Black and white paintings line the wall of Adam Pendleton's exhibition, 'These Gestures Towards You' at Galerie Max Hetzler, London. Photographed for Plaster in March 2024
Detail of a black and white painting by Adam Pendleton, 'These Gestures Towards You' at Galerie Max Hetzler, London. Photographed for Plaster in March 2024
Detail of a black and white painting by Adam Pendleton, 'These Gestures Towards You' at Galerie Max Hetzler, London. Photographed for Plaster in March 2024

“When you’re at the symphony”, he says, “it’s not one note at the time, it’s many notes, many sounds; the violins are doing this, the trumpets are doing that… it all creates layers across and between, and that’s what these works try to do visually.” The ceramics could probably be rearranged in any order and have the same effect.
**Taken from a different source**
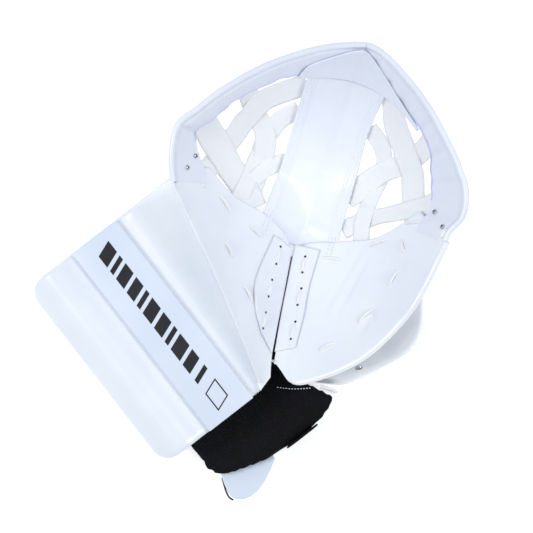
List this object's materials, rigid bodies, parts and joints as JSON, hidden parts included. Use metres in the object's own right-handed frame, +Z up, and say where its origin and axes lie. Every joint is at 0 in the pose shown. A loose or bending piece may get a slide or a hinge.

Pendleton’s approach to exhibitions is concerned with “how the work can help compose the space, be that something that is fractured or undivided,” he explains. “I want to know how the individual parts make up the whole.”

But upstairs on Dover Street, the first thing that hits you is not what’s here but what’s not. No words, no language. No stencilled references to the contestation of race and identity in America. If Pendleton is best known as the intellectual analogue of Glenn Ligon for a millennial generation who believe politically-engaged art should be expressed in a rhetorical flourish as opposed to rammed over one’s head with a ton of bricks, what we have here feels different. Less opaque and less in the frenetic social world of interpersonal relationships –it’s more monochrome Orphism than Black Dada, Pendleton’s theory of radical juxtapositions that combine voices in a way that disrupts easy logic and established histories of avant-garde art.

Detail of a black and white painting by Adam Pendleton, 'These Gestures Towards You' at Galerie Max Hetzler, London. Photographed for Plaster in March 2024

So, what does Pendleton have to say this time around? While he feels that his recent works respond to the “futility of language, the question is not the either/or if there is language or there is not language [in his works], but what language.” In his characteristic tone, at once verbose and oblique, Pendleton seeks what he calls the ‘“polyphonic, polyvocal, contrapuntal” forms that elude his diaristic experiences in the studio. Above all, these new works, he says, are seeking to represent “abstract impulses.” Sometimes, those impulses might be spoken with words, as in those works most closely associated with Black Dada, and at other times with the traces of intense gestural mark-making, as here. These are abstract ideas in abstract works.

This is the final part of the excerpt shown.